Thursday, 6 August 2009


SHANGHAI, Aug. 5 (Bloomberg): China's stocks fell for the first time in five days, led by commodities producers and banks, on concern the market's recent rally has made the nation's equities too expensive.
Jiangxi Copper Co., the nation's largest producer of the metal, dropped 2.2 per cent. The company, whose shares have more than quadrupled this year, said last week first-half profit may decline by more than half. Industrial Bank Co. fell 3.8 per cent, its biggest retreat in a month, after almost tripling in 2009, while Poly Real Estate Group Co. slipped 2.7 per cent.

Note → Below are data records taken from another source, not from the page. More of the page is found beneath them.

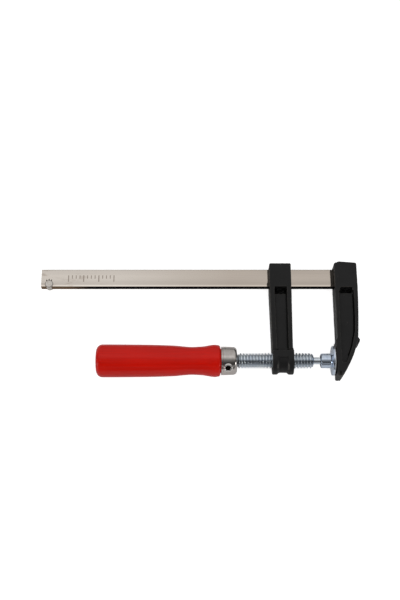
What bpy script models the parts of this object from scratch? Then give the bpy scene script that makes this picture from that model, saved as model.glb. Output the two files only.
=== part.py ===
"""F clamp with a flat rail, a fixed jaw, a sliding arm and a screw spindle with a wooden handle.

The clamp lies flat, with its rail along X and its spindle parallel to it on the -Y side.
Shapes are drawn in a working frame: x is 0 on the fixed jaw's clamping face and grows
towards the jaw's back, y is 0 on the spindle's axis and grows towards the rail, and z is 0
on the plane halfway through the clamp. The empty clamp_frame moves that frame so that the
clamp stands on z = 0, centred over the origin.
"""

import math

import bmesh
import bpy
from mathutils import Matrix, Vector

# Driving dimensions, in metres.
THROAT = 0.050          # from the rail's lower edge down to the spindle's axis
RAIL_LENGTH = 0.206
RAIL_HEIGHT = 0.0123
RAIL_THICKNESS = 0.005
RAIL_TAIL = 0.0139      # how far the rail runs past the clamping face, into the jaw
RAIL_EDGE = 0.0004
PAD_GAP = 0.0008        # between the swivel pad and the fixed jaw
CASTING_HALF = 0.0075   # half the thickness of the jaw and the arm
WEB_HALF = 0.005        # half the thickness left between their recessed panels
CASTING_EDGE = 0.0007
PANEL_CORNER = 0.0012
FIT_GAP = 0.0003        # left between pieces that touch

# Fixed jaw.
JAW_BACK = 0.0159
JAW_TOP = 0.0663
JAW_TIP = -0.0116
JAW_FACE_STEP = 0.00135  # the clamping face stands this far in front of the inner face
JAW_FACE_TOP = 0.0122
JAW_WINDOW = (0.0447, 0.0481)   # low and high edge of the window below the rail

# Sliding arm, in the working frame's x.
ARM_LEFT = -0.0417
ARM_RIGHT = -0.0275
ARM_TOP = 0.0650
ARM_TAPER_LEFT = 0.0009
ARM_TAPER_RIGHT = 0.0003
ARM_RIB = 0.0031         # width of the ribs beside the arm's panel
ARM_WINDOW = (0.0442, 0.0485)
BOSS_LEFT = -0.0409
BOSS_RIGHT = -0.0272
BOSS_RADIUS = 0.0089
BOSS_WAIST_RADIUS = 0.0078
BOSS_WAIST = (-0.0371, -0.0313)
BOSS_BLOCK_TOP = 0.0049
BOSS_BLOCK_HALF = 0.0087

# Stop pin at the rail's free end.
STOP_RADIUS = 0.0025
STOP_X = -0.1868
STOP_RISE = 0.0019      # centre above the rail's lower edge
STOP_HALF_LENGTH = 0.0031

# Spindle.
THREAD_RADIUS = 0.00505
THREAD_CORE_RADIUS = 0.00395
THREAD_PITCH = 0.002
THREAD_LEFT = -0.0632
THREAD_RIGHT = -0.0146
THREAD_GAP = 0.00025
TANG_RADIUS = 0.0035
TANG_LEFT = -0.1052
NECK_RADIUS = 0.00225
BALL_X = -0.0060
BALL_RADIUS = 0.00325

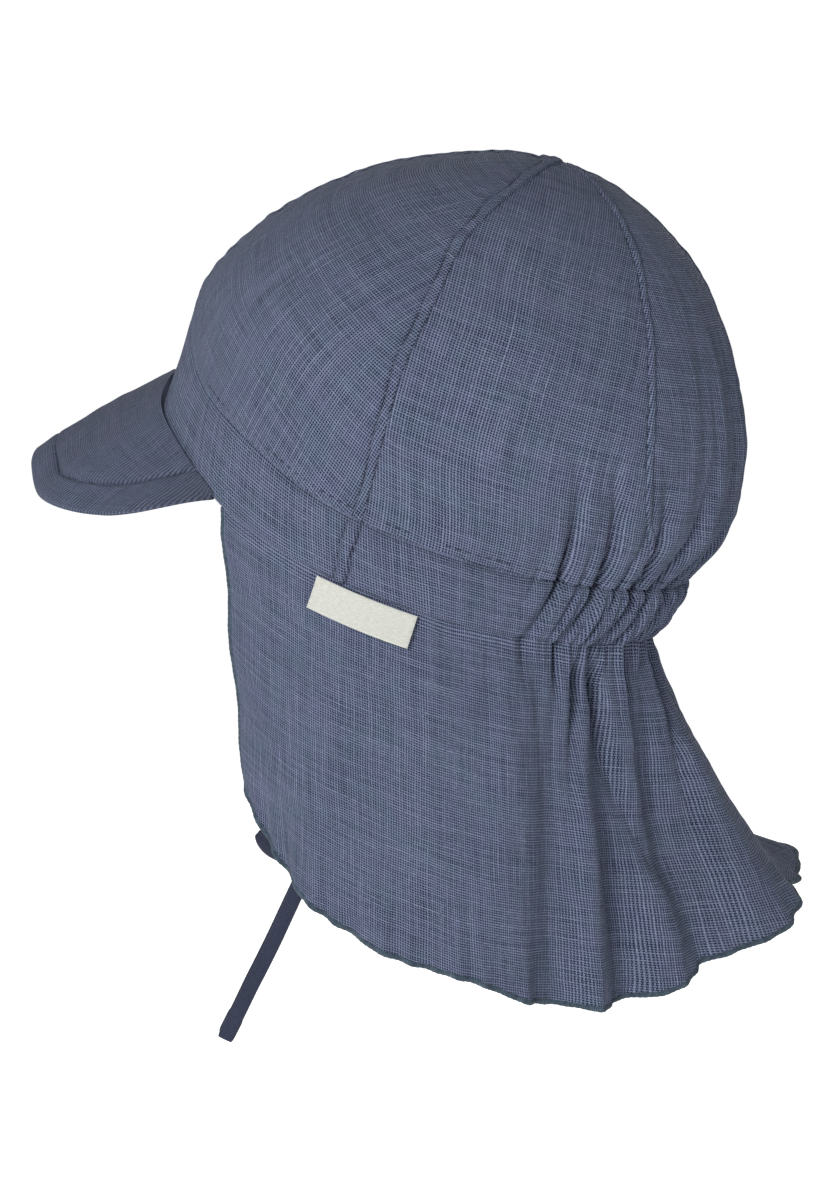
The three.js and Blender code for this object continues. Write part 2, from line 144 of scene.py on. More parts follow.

The Shanghai Composite Index fell 42.94, or 1.2 per cent, to 3,428.50 at the close, snapping a four-day, 6.3 per cent advance. The CSI 300 Index, measuring exchanges in Shanghai and Shenzhen, slid 1.2 per cent to 3,740.94.
The Shanghai gauge has gained every month this year, doubling from last year's low, as record bank lending and government stimulus spending spur a rebound in the economy. Shares on the index trade at 37.3 times reported earnings, near an 18-month high and twice the level of emerging markets.
Individual investors opened 700,617 accounts to trade stocks last week, the most since January 2008, according to data from the country's clearing house.
Chinese stocks may slump by as much as 18 per cent within the next three months, Carter Worth, chief market technician at Oppenheimer & Co., said this week. "The market does not go higher from here," Worth said. "There has been virtually no pullbacks and it needs to pull back to be healthy."